In closing, the theme or controlling idea we see in media today is a direct outcropping of the warning writers are trying to convey to their readers. As technology becomes more and more integrated in our lives, will we someday create an artificial intelligence capable of turning on us like a rabid pit bull? Will we be at the mercy of technology to the degree that we can’t live without it? But what happens if technology is suddenly rendered mute? Could humanity survive in a primitive state once again, or will we perish like dust in the wind.
One solution is to never loose sight of our roots. To always be able to be self sustaining and self sufficient, live off the land, feed ourselves, clothe ourselves, and fully take care of ourselves without technology. We belong to the last generation, on this planet, who grew up with little or no high technology. Some of us still remember how to live without a GPS map speaking to us on the road, or a constant electronic communication device tweeting our every move to our social media list of drones. Can you remember how to look up a phone number in the yellow pages? When was the last time you picked up a newspaper? Don’t like ink on your fingers, you say?

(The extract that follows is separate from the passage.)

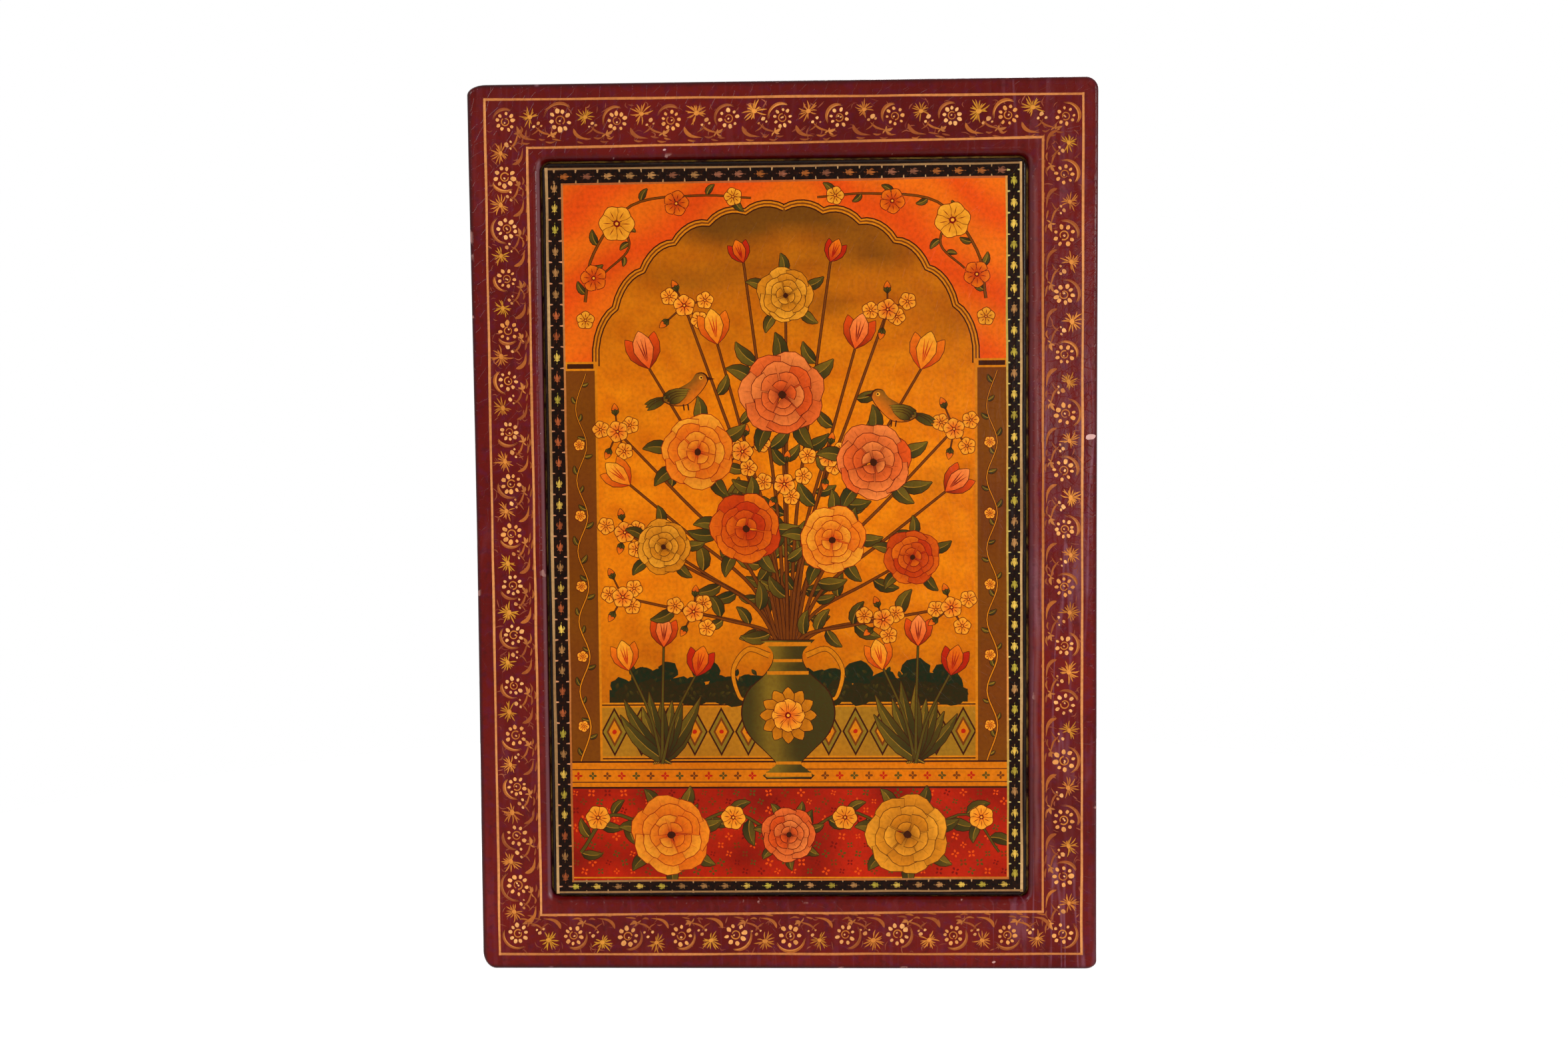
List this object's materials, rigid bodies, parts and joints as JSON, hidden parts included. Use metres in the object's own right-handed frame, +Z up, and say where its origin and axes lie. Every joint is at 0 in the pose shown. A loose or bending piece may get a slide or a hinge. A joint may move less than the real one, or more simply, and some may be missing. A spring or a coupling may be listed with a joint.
{
  "type": "mirror case",
  "caption": "Lacquered papier-mache mirror case: painted rectangular frame with a lift-out painted cover over a silvered glass mirror, standing on its flat bottom edge.",
  "frame": {"origin": "middle of the flat bottom edge, halfway through the depth", "axes": "+Z up along the height, -Y out of the painted front, +X to the right as seen from the front"},
  "size_m": [0.21, 0.018, 0.3],
  "materials": {
    "maroon_lacquer": "gloss",
    "dark_lacquer": "gloss",
    "cover_lacquer": "gloss",
    "cover_lining": "gloss",
    "pasteboard": "matte",
    "gilded_slip": "satin",
    "mirror_glass": "gloss",
    "silvering": "mirror",
    "felt_pad": "matte"
  },
  "bodies": {
    "case": {"front_skin": "maroon_lacquer", "frame_rail_left": "maroon_lacquer", "frame_rail_right": "maroon_lacquer", "frame_rail_top": "maroon_lacquer", "frame_rail_bottom": "maroon_lacquer", "wall_left": "maroon_lacquer", "wall_right": "maroon_lacquer", "wall_top": "maroon_lacquer", "wall_bottom": "maroon_lacquer", "back_board": "maroon_lacquer", "mirror_slip_left": "gilded_slip", "mirror_slip_right": "gilded_slip", "mirror_slip_top": "gilded_slip", "mirror_slip_bottom": "gilded_slip", "mirror_glass": "mirror_glass", "mirror_silvering": "silvering", "mirror_backing_pad": "felt_pad", "mirror_packing_left": "pasteboard", "mirror_packing_right": "pasteboard", "mirror_packing_top": "pasteboard", "mirror_packing_bottom": "pasteboard"},
    "cover": {"cover_face": "cover_lacquer", "cover_core": "dark_lacquer", "cover_lining": "cover_lining"}
  },
  "joints": [
    {"name": "cover_lift", "type": "slide", "parent": "case", "child": "cover", "axis": [0, -1, 0], "range_m": [0, 0.08]}
  ]
}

I realize I’m writing this on my notebook computer with a browser tab opened to Facebook, and that my books are available electronically on the Amazon kindle, and I have a twitter account. I’ve spent many years writing computer software for a living. I’m very integrated with technology. But if all of this just went away one day, I could survive. I would keep moving forward and not dwell on the fact that these “conveniences” are no longer available. In time, we as ever inquisitive humans would develop technology and in time we would be right back in the same place.
The better solution is to learn how to live with technology, and how to live with each other to the benefit of all of humanity. There would be no reason to restart humanity, no reason for angels to intervene and save us, if we don’t need saving in the first place. A sort of preventive determinism we control. After all, god, or the alien intelligence watching over us, had to have its start. Perhaps we are the ancients, the beings who will leave our small speck of an island and venture into the vastness of the universe to seed new worlds and watch over our children. Perhaps we on this Earth, on this evolutionary line, will be the ones rescuing our descendants millennium from now in our spaceships as we pluck out the next Adam and Eve, planting them on the next Earth.
“So say we all!” — Admiral Adama – Battlestar Gallactica
Remember, never stop looking up at the night sky and asking….what if.”